— What this task involves —
Only the lines from the start of the material through the line containing "# A numeral" are to be extracted, exactly as they appear.

--- Start of Available data ---

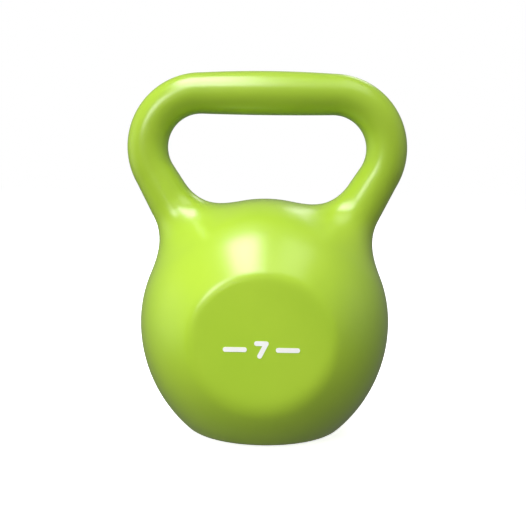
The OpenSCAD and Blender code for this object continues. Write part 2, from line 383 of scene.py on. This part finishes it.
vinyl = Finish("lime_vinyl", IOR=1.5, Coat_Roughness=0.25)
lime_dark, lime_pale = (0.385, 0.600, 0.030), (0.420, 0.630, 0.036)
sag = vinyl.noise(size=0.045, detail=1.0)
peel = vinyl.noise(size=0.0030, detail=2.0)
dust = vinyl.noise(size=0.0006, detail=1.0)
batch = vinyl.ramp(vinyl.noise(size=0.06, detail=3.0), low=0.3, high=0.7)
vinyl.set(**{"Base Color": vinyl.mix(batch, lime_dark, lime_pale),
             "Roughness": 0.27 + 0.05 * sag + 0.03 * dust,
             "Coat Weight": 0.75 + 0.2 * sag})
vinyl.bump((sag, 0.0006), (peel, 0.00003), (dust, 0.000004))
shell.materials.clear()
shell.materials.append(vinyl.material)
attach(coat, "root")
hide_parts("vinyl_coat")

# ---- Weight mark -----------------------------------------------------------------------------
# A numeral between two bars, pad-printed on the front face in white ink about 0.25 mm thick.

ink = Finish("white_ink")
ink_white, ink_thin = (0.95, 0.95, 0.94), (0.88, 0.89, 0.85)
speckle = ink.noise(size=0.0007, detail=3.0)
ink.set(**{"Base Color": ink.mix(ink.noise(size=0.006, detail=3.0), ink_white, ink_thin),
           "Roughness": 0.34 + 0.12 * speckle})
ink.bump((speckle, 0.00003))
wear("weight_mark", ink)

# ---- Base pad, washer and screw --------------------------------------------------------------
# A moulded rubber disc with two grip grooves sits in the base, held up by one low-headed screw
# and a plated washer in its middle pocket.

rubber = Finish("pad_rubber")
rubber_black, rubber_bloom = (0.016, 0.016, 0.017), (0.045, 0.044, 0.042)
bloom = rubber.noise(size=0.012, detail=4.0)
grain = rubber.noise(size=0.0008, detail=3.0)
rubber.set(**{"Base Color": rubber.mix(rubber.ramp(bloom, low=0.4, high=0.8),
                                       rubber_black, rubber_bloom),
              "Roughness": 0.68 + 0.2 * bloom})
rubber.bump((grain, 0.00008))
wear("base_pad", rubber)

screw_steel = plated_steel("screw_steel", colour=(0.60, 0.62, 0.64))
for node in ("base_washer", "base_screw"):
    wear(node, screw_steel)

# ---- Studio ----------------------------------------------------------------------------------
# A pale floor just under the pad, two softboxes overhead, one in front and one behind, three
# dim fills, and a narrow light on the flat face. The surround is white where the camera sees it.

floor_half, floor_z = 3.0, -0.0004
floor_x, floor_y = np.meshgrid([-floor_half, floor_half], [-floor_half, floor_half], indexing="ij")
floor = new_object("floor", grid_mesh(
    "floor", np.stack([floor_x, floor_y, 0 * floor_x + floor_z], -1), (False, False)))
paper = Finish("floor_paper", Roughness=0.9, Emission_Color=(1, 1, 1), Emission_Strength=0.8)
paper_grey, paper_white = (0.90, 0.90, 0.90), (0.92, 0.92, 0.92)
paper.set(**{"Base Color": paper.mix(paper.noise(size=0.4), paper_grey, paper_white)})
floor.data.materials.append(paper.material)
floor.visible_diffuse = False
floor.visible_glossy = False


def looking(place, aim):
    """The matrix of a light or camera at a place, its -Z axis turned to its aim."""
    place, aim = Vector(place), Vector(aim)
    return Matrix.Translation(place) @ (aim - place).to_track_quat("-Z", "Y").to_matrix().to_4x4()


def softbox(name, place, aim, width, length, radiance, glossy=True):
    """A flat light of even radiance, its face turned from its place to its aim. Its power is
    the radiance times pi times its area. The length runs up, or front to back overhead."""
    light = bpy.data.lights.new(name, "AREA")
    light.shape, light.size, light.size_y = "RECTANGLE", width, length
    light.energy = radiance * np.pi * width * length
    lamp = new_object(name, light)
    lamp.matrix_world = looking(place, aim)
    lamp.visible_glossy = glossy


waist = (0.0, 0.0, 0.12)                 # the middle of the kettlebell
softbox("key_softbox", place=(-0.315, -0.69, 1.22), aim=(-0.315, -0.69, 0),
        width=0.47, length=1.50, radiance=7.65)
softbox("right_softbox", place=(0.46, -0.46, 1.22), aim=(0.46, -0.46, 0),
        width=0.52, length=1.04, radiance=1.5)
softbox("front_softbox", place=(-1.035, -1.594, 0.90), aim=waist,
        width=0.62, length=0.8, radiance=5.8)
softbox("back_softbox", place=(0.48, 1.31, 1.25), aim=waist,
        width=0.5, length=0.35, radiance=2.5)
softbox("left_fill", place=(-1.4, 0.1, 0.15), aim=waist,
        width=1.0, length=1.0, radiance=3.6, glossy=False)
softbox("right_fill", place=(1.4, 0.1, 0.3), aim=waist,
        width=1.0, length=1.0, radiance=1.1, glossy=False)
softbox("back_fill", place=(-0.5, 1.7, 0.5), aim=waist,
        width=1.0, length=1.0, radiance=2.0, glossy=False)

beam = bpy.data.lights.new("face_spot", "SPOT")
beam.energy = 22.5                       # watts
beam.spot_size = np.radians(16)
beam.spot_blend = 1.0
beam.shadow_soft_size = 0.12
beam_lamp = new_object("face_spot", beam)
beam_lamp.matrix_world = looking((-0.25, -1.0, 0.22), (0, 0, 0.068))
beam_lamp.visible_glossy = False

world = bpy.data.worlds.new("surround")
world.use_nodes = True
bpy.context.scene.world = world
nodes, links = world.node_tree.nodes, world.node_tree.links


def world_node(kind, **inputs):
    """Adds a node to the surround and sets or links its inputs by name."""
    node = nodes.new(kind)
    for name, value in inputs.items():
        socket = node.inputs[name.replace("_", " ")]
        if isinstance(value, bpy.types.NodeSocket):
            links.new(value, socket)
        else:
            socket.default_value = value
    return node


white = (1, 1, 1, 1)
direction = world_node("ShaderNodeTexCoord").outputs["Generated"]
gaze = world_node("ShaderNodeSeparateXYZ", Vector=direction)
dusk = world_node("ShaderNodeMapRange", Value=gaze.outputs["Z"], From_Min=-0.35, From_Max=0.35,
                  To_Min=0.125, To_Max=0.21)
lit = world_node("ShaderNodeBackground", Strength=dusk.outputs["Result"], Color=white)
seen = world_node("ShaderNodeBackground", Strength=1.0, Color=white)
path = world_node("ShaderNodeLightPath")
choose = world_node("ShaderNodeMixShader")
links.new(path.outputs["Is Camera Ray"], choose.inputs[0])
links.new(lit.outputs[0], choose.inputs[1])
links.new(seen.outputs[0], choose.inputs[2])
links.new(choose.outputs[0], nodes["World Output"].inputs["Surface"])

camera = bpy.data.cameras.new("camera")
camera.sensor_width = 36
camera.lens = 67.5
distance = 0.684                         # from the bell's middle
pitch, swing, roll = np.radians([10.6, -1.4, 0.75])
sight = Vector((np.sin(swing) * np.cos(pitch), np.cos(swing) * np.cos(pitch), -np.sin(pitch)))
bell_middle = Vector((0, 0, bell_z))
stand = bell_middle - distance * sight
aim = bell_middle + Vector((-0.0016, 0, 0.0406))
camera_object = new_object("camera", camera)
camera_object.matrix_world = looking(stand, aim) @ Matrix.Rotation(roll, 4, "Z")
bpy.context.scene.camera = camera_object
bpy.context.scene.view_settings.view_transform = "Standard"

--- End of Available data ---

— Full output —
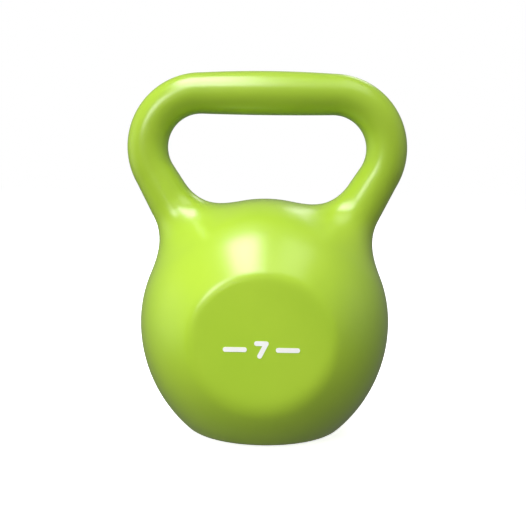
The OpenSCAD and Blender code for this object continues. Write part 2, from line 383 of scene.py on. This part finishes it.
vinyl = Finish("lime_vinyl", IOR=1.5, Coat_Roughness=0.25)
lime_dark, lime_pale = (0.385, 0.600, 0.030), (0.420, 0.630, 0.036)
sag = vinyl.noise(size=0.045, detail=1.0)
peel = vinyl.noise(size=0.0030, detail=2.0)
dust = vinyl.noise(size=0.0006, detail=1.0)
batch = vinyl.ramp(vinyl.noise(size=0.06, detail=3.0), low=0.3, high=0.7)
vinyl.set(**{"Base Color": vinyl.mix(batch, lime_dark, lime_pale),
             "Roughness": 0.27 + 0.05 * sag + 0.03 * dust,
             "Coat Weight": 0.75 + 0.2 * sag})
vinyl.bump((sag, 0.0006), (peel, 0.00003), (dust, 0.000004))
shell.materials.clear()
shell.materials.append(vinyl.material)
attach(coat, "root")
hide_parts("vinyl_coat")

# ---- Weight mark -----------------------------------------------------------------------------
# A numeral between two bars, pad-printed on the front face in white ink about 0.25 mm thick.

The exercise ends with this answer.